DATA SHOWN:
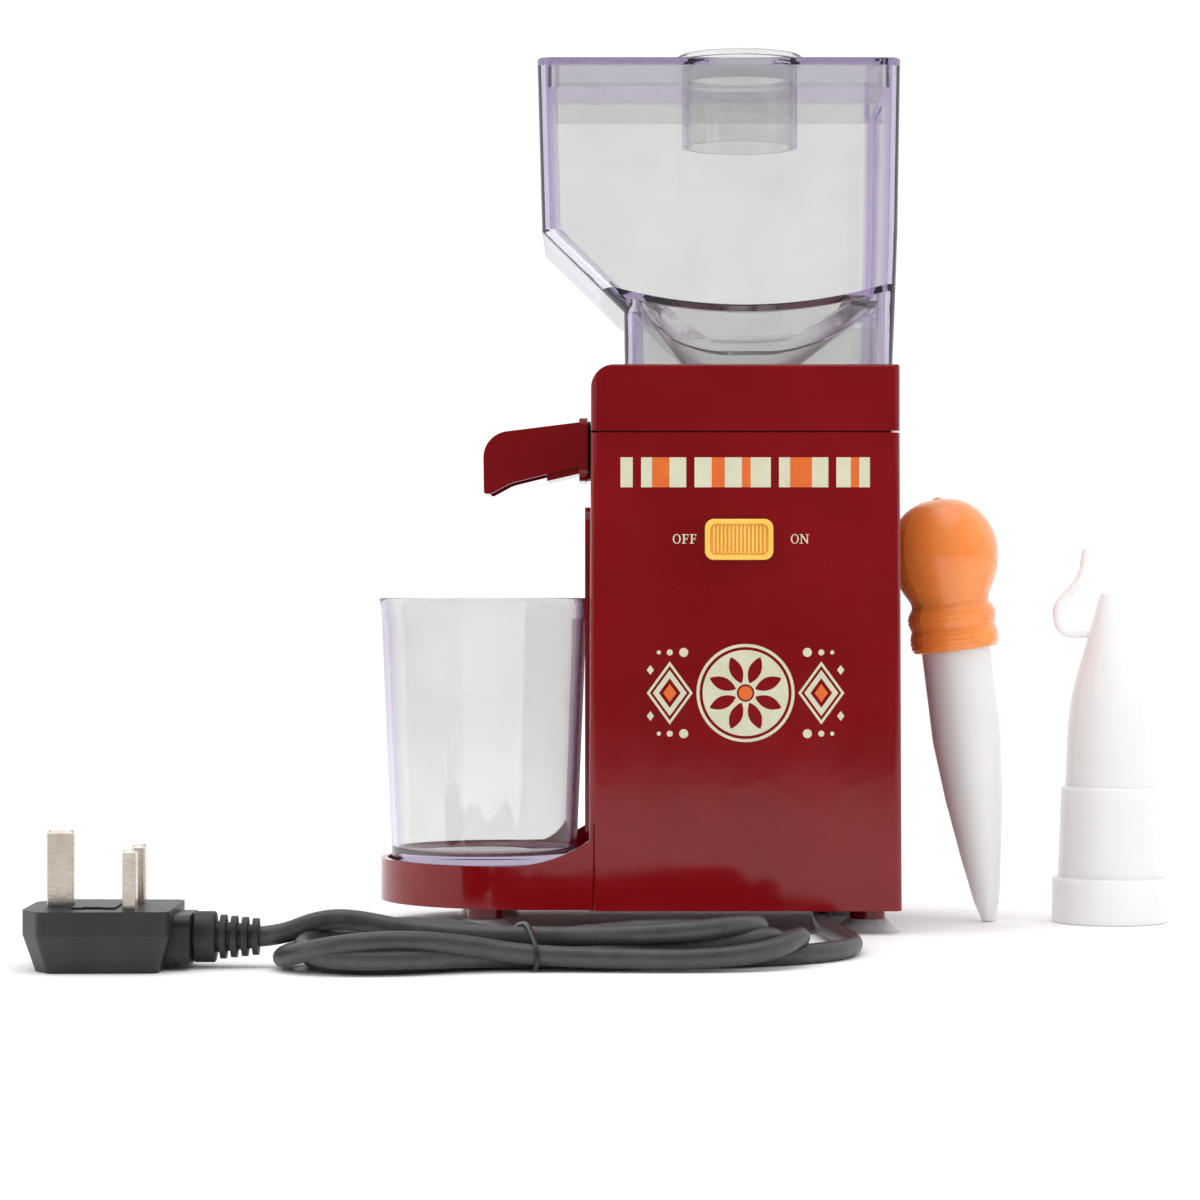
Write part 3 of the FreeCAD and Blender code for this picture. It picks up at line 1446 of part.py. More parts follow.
def dropper_sleeve():
    """Cone-shaped sleeve standing on its collar, with a drip hole at the tip and a hook beside it."""
    tip = sleeve_top + cone_length
    swell = sleeve_top + cone_swell_rise
    t = cone_wall
    outer = [(collar_radius, floor_lift, small_round), (collar_radius, collar_height, 2 * small_round),
             (sleeve_radius_low, collar_height, small_round),
             (sleeve_radius_high, sleeve_top, 2 * small_round), (cone_radius, sleeve_top, small_round),
             (cone_swell, swell, cone_bow), (cone_tip_radius, tip, cone_tip_round), (drip_radius, tip, 0)]
    inner = [(drip_radius, tip - 3 * t, 0), (cone_swell - t, swell - t, cone_bow - t),
             (cone_radius - t, sleeve_top - t, t), (sleeve_radius_high - t, sleeve_top - 2 * t, small_round),
             (sleeve_radius_low - t, collar_height, t), (collar_radius - collar_wall, collar_height - 2 * t, t),
             (collar_radius - collar_wall, floor_lift, 0)]
    hook_path = [(across, 0, tip + rise) for across, rise in hook_points]
    solid = joined(turned(outer + inner), pipe(hook_path, hook_radius, "hook"))
    solid.translate(vector(sleeve_x, 0, 0))
    return solid


# ---------------------------------------------------------------- cord and plug


cord_level = cord_radius + floor_lift
plug_x = hank_x - plug_from_hank
plug_y = hank_y - plug_forward
plug_axis = plug_thickness / 2
plug_right = plug_x + plug_length / 2
relief_end = plug_right + plug_shoulder / 2 + seat_gap + relief_neck_length + relief_length
boot_tip_y = boot_root_y - boot_length

cord_points = [
    (cord_exit_x, boot_tip_y, cord_exit_z),
    (cord_exit_x, -13, cord_exit_z),
    (25.6, -41, 4.2),
    (25.6, -64, cord_level),
    (30.0, -92, cord_level),
    (32.0, -116, cord_level),
    (26.0, -136, cord_level),
    (11.0, -150, cord_level),
    (-8.0, -158, cord_level + 1),
]

lead_points = [
    (relief_end, plug_y, plug_axis),
    (relief_end + 9.0, plug_y, plug_axis),
    (-128.0, -155.0, 16.4),
    (-104.0, -154.2, 17.4),
    (-84.0, -155.2, 15.0),
    (-68.0, -156.6, 9.0),
]

hank_outline = [
    (-79.2, -9.0), (-62.0, 12.5), (-36.0, 16.0), (-7.0, 16.9), (21.6, 27.5), (48.6, 34.2), (71.0, 24.0),
    (79.6, 5.0), (72.0, -11.5), (46.0, -19.5), (0.0, -21.0), (-24.0, -29.0), (-50.0, -34.9), (-70.2, -27.0),
]


def power_cord():
    return pipe(cord_points, cord_radius, "power_cord")


def plug_lead():
    return pipe(lead_points, cord_radius, "plug_lead")


def tie_frame(shape):
    """Turns a piece of the tie to its slant and carries it to the hank."""
    shape.rotate(vector(0, 0, 0), vector(0, 0, 1), tie_slant)
    shape.translate(vector(hank_x + tie_shift, hank_y, 0))
    return shape


def cord_hank():
    """Outer shape of the tied bundle, with a groove below for the tie."""
    curve = Part.BSplineCurve()
    curve.interpolate([vector(hank_x + x, hank_y + y, floor_lift) for x, y in hank_outline], True)
    face = Part.Face(Part.Wire([curve.toShape()]))
    solid = face.extrude(vector(0, 0, hank_height))
    solid = solid.makeFillet(hank_round, [edge for edge in solid.Edges
                                          if edge.BoundBox.ZMin > hank_height - slight])
    groove = tie_frame(block(-tie_width, tie_width, -2 * tie_front, 2 * tie_back, -1,
                             floor_lift + 2 * tie_thickness))
    return solid.cut(groove)


def cord_tie():
    """Twist tie round the middle of the hank, with its tail."""
    low = floor_lift
    high = hank_height + 2 * tie_thickness
    outer = prism("side", rectangle(-tie_front, tie_back, low, high, 2 * tie_thickness),
                  -tie_width / 2, tie_width / 2)
    inner = prism("side", rectangle(tie_thickness - tie_front, tie_back - tie_thickness, low + tie_thickness,
                                    high - tie_thickness, tie_thickness), -tie_width, tie_width)
    tail = block(0, tie_tail, 2 * tie_width, 3 * tie_width, high - tie_thickness, high)
    return tie_frame(joined(outer.cut(inner), tail))


def ringed(corners, start, length, count, radius_start, radius_end, groove):
    """Adds the tapered rings of a strain relief to an outline; each ring takes two thirds of its pitch."""
    pitch = length / count
    for index in range(count):
        low = start + index * pitch
        radius = radius_start + (index + 0.5) / count * (radius_end - radius_start)
        corners += [(radius - groove, low + slight, 0), (radius - groove, low + pitch * 0.33, 0),
                    (radius, low + pitch * 0.4, 0), (radius, low + pitch * 0.95, 0)]
    return corners


def cord_boot():
    """Tapered strain relief: a plain root in the gland and a ringed tail."""
    root = gland_length + small_round
    corners = [(0, 0, 0), (boot_root_radius, 0, small_round), (boot_root_radius, root, 0)]
    corners = ringed(corners, root, boot_length - root - boot_end, boot_rings, boot_root_radius,
                     boot_tip_radius, boot_groove)
    corners += [(boot_tip_radius - small_round, boot_length - boot_end + slight, 0),
                (boot_tip_radius - small_round, boot_length, 0), (0, boot_length, 0)]
    solid = turned(corners)
    solid.rotate(vector(0, 0, 0), vector(1, 0, 0), 90)
    solid.translate(vector(cord_exit_x, boot_root_y, cord_exit_z))
    return solid


def cord_clamp():
    """Saddle on top of the plate that grips the cord's inner end."""
    low = plate_top + seat_gap
    x = cord_exit_x - clamp_offset
    y = boot_root_y - wire_hole_inset
    half = clamp_length / 2
    solid = block(x - half, x + half, y - clamp_width / 2, y + clamp_width / 2, low, low + clamp_height)
    groove = Part.makeCylinder(cord_radius, clamp_length + 2, vector(x - half - 1, y, low + clamp_height),
                               vector(1, 0, 0))
    return solid.cut(groove)


def plug_outline(scale, z):
    """Outline of the plug: square towards the cord, drawn in at the earth end."""
    long = plug_length / 2
    wide = plug_width / 2
    nose = -long
    corners = [(nose, -wide + plug_nose_width), (nose + plug_nose, -wide), (long, -wide + 1),
               (long, wide - 1), (nose + plug_nose, wide), (nose, wide - plug_nose_width)]
    placed = [(plug_x + u * scale, plug_y + v * scale, plug_round * scale) for u, v in corners]
    return rounded_wire("top", placed, z)


def plug_pins():
    """Middle and size of each pin: name, x, y, length along x, width along y, height."""
    earth_x = plug_x - plug_length / 2 + earth_inset
    live_x = earth_x + pin_spacing
    return [("earth", earth_x, plug_y, earth_width, pin_thickness, earth_length),
            ("live", live_x, plug_y - pin_spacing / 2, pin_thickness, pin_width, pin_length),
            ("neutral", live_x, plug_y + pin_spacing / 2, pin_thickness, pin_width, pin_length)]


def pin_block(pin, clearance, low, high):
    name, x, y, long, wide, height = pin
    corners = rectangle(x - long / 2 - clearance, x + long / 2 + clearance, y - wide / 2 - clearance,
                        y + wide / 2 + clearance, small_round)
    return prism("top", corners, low, high)


def fuse_outline(clearance):
    x = plug_x + fuse_shift
    return rectangle(x - fuse_length / 2 - clearance, x + fuse_length / 2 + clearance,
                     plug_y - fuse_width / 2 - clearance, plug_y + fuse_width / 2 + clearance, fuse_round)


def plug_body():
    """Three-pin plug lying on its back: tapered grip, flat pin face, shoulder for the cord."""
    low = floor_lift
    top = low + plug_thickness
    body = Part.makeLoft([plug_outline(plug_grip, low),
                          plug_outline(1.0, low + plug_thickness * plug_widest), plug_outline(1.0, top)],
                         True, True)
    half = plug_shoulder_width / 2
    shoulder = prism("side", rectangle(plug_y - half, plug_y + half, low + plug_shoulder_low,
                                       top - plug_shoulder_drop, plug_shoulder_round),
                     plug_right - plug_shoulder / 2, plug_right + plug_shoulder / 2)
    solid = joined(body, shoulder)
    cuts = [pin_block(pin, press_gap, top - pin_root - seat_gap, top + 1) for pin in plug_pins()]
    cuts.append(prism("top", fuse_outline(fit_gap), top - fuse_depth - seat_gap, top + 1))
    return solid.cut(cuts)


def plug_fuse_carrier():
    """Fuse drawer in the pin face, with a pry slot at one end."""
    top = floor_lift + plug_thickness + fuse_proud
    solid = prism("top", fuse_outline(0), top - fuse_proud - fuse_depth, top)
    x = plug_x + fuse_shift
    front = plug_y - fuse_width / 2
    slot = block(x - fuse_slot / 2, x + fuse_slot / 2, front - 1, front + fuse_slot_width,
                 top - fuse_slot_depth, top + 1)
    return solid.cut(slot)


def plug_pin(pin):
    low = floor_lift + plug_thickness - pin_root
    high = low + pin_root + pin[-1]
    solid = pin_block(pin, 0, low, high)
    return solid.makeChamfer(pin_bevel, [edge for edge in solid.Edges if edge.BoundBox.ZMin > high - slight])


def plug_relief():
    """Short neck and ringed strain relief between the plug and the lead."""
    total = relief_neck_length + relief_length
    neck = relief_radius + relief_neck
    corners = [(0, 0, 0), (neck, 0, 2 * small_round), (neck, relief_neck_length, 2 * small_round)]
    corners = ringed(corners, relief_neck_length, relief_length, relief_rings, relief_radius,
                     relief_end_radius, relief_groove)
    corners += [(cord_radius + relief_neck, total - slight, 0), (0, total, 0)]
    solid = turned(corners)
    solid.rotate(vector(0, 0, 0), vector(0, 1, 0), 90)
    solid.translate(vector(plug_right + plug_shoulder / 2 + seat_gap, plug_y, plug_axis))
    return solid


# ---------------------------------------------------------------- assembly


def bounds_middle(shapes):
    """Middle of the object seen from above, from points on its surfaces, since a box round curves is loose."""
    points = [point for shape in shapes for point in shape.tessellate(0.1)[0]]
    across = [point.x for point in points]
    deep = [point.y for point in points]
    return (min(across) + max(across)) / 2, (min(deep) + max(deep)) / 2


nodes = {
    "front_cover": cover(True),
    "rear_cover": cover(False),
    "head_cover": head_cover(),
    "side_guide": side_guide(),
    "cup_tray": cup_tray(),
    "bottom_plate": bottom_plate(),
    "spout": spout(),
    "outlet_gasket": outlet_gasket(),
    "grinding_chamber": grinding_chamber(),
    "chamber_cap": chamber_cap(),
    "fixed_burr": fixed_burr(),
    "rotating_burr": rotating_burr(),
    "feed_screw": feed_screw(),
    "bearing_bush": bearing_bush(),
    "shaft_seal": shaft_seal(),
    "drive_coupling": drive_coupling(),
    "grinder_spindle": spindle(),
    "motor_shaft": motor_shaft(),
    "motor_can": motor_can(),
    "motor_end_cap": motor_end_cap(),
    "rotor_core": rotor_core(),
    "cooling_fan": cooling_fan(),
    "motor_mount_plate": motor_mount_plate(),
    "switch_button": switch_button(),
    "switch_slider": switch_slider(),
    "switch_housing": switch_housing(),
    "circuit_board": circuit_board(),
    "capacitor": capacitor(),
    "hopper": hopper(),
    "hopper_lid": hopper_lid(),
    "cup": cup(),
    "dropper_tube": dropper_tube(),
    "dropper_bulb": dropper_bulb(),
    "dropper_sleeve": dropper_sleeve(),
    "cord_boot": cord_boot(),
    "cord_clamp": cord_clamp(),
}

for index, side in enumerate((0, 1), start=1):
    nodes["stator_magnet_%d" % index] = stator_magnet(side)

foot_places = [(foot_x_left, -foot_y), (foot_x_left, foot_y), (foot_x_right, -foot_y),
               (foot_x_right, foot_y)]
for index, (x, y) in enumerate(foot_places, start=1):
    nodes["suction_foot_%d" % index] = suction_foot(x, y)

post_places = [(x, y) for x in (-post_x, post_x) for y in (-post_y, post_y)]
for index, (x, y) in enumerate(post_places, start=1):
    nodes["motor_post_%d" % index] = motor_post(x, y)

middle_x, middle_y = bounds_middle(nodes.values())

nodes["power_cord"] = power_cord()
nodes["cord_hank"] = cord_hank()
nodes["cord_tie"] = cord_tie()
nodes["plug_lead"] = plug_lead()
nodes["plug_body"] = plug_body()
nodes["plug_fuse_carrier"] = plug_fuse_carrier()
nodes["plug_relief"] = plug_relief()
for pin in plug_pins():
    nodes["plug_pin_" + pin[0]] = plug_pin(pin)

print("origin moved by", round(-middle_x, 3), round(-middle_y, 3))
for name, shape in nodes.items():
    shape.translate(vector(-middle_x, -middle_y, 0))
    shape.exportStep("parts/%s.step" % name)
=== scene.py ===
import math
import bmesh
import bpy
from mathutils import Matrix, Vector


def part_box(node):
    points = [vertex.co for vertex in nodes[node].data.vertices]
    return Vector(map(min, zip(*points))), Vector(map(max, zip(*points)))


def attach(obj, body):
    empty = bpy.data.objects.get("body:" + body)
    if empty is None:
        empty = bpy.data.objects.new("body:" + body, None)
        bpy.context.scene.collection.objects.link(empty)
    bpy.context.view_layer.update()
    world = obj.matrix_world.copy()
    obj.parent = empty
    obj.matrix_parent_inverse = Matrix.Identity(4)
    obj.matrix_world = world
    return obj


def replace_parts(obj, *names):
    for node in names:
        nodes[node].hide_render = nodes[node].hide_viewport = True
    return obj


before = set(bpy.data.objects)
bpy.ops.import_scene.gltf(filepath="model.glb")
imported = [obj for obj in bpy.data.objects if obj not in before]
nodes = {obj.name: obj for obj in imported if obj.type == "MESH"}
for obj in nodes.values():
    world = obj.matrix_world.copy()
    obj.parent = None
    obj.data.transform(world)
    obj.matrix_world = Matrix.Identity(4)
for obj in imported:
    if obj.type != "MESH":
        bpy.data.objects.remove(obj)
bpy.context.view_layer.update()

MM = 0.001
# The spindle's axis stands midway between the outer faces of the two covers. This is its place in mm.
cover_low, cover_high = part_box("front_cover")
SHIFT = Vector((cover_low[0] + cover_high[0], cover_low[1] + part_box("rear_cover")[1][1], 0)) / 2 / MM


def place(x, y, z):
    """A point given in mm from the spindle's axis, in metres in the record's frame."""
    return (Vector((x, y, z)) + SHIFT) * MM


# ---------------------------------------------------------------- camera

# The camera's frame is square and counted in 1200 parts. On the front cover, which stands front_distance
# from the lens, each part is front_scale wide. The frame's middle is given in mm from the spindle's axis.
frame_parts = 1200
front_scale = 0.33
front_distance = 1200.0
lens_distance = 1252.0
view_x, view_z = -48.06, 110.7
sensor = 36

camera = bpy.data.objects.new("camera", bpy.data.cameras.new("camera"))
bpy.context.collection.objects.link(camera)
camera.location = place(view_x, -lens_distance, view_z)
camera.rotation_euler = (math.radians(90), 0, 0)
camera.data.sensor_width = sensor
camera.data.lens = sensor * front_distance / (frame_parts * front_scale)
camera.data.clip_start = 0.05
camera.data.clip_end = 20
bpy.context.scene.camera = camera

# ---------------------------------------------------------------- mains lead

cord_thick = 6.2
low = 3.15  # the height of the cord's middle where it lies on the floor
exit_point = (26, 2, 13.2)
way_to_hank = [exit_point, (26, -13, 13.2), (25.6, -41, 4.2), (25.6, -64, low), (30, -92, low),
               (32, -116, low), (26, -136, low), (11, -150, low), (-8, -158, low)]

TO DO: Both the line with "middle_x, middle_y = bounds_middle(nodes.values())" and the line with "bpy.data.objects.remove(obj)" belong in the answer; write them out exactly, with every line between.

RESPONSE TO THE TASK:
middle_x, middle_y = bounds_middle(nodes.values())

nodes["power_cord"] = power_cord()
nodes["cord_hank"] = cord_hank()
nodes["cord_tie"] = cord_tie()
nodes["plug_lead"] = plug_lead()
nodes["plug_body"] = plug_body()
nodes["plug_fuse_carrier"] = plug_fuse_carrier()
nodes["plug_relief"] = plug_relief()
for pin in plug_pins():
    nodes["plug_pin_" + pin[0]] = plug_pin(pin)

print("origin moved by", round(-middle_x, 3), round(-middle_y, 3))
for name, shape in nodes.items():
    shape.translate(vector(-middle_x, -middle_y, 0))
    shape.exportStep("parts/%s.step" % name)
=== scene.py ===
import math
import bmesh
import bpy
from mathutils import Matrix, Vector


def part_box(node):
    points = [vertex.co for vertex in nodes[node].data.vertices]
    return Vector(map(min, zip(*points))), Vector(map(max, zip(*points)))


def attach(obj, body):
    empty = bpy.data.objects.get("body:" + body)
    if empty is None:
        empty = bpy.data.objects.new("body:" + body, None)
        bpy.context.scene.collection.objects.link(empty)
    bpy.context.view_layer.update()
    world = obj.matrix_world.copy()
    obj.parent = empty
    obj.matrix_parent_inverse = Matrix.Identity(4)
    obj.matrix_world = world
    return obj


def replace_parts(obj, *names):
    for node in names:
        nodes[node].hide_render = nodes[node].hide_viewport = True
    return obj


before = set(bpy.data.objects)
bpy.ops.import_scene.gltf(filepath="model.glb")
imported = [obj for obj in bpy.data.objects if obj not in before]
nodes = {obj.name: obj for obj in imported if obj.type == "MESH"}
for obj in nodes.values():
    world = obj.matrix_world.copy()
    obj.parent = None
    obj.data.transform(world)
    obj.matrix_world = Matrix.Identity(4)
for obj in imported:
    if obj.type != "MESH":
        bpy.data.objects.remove(obj)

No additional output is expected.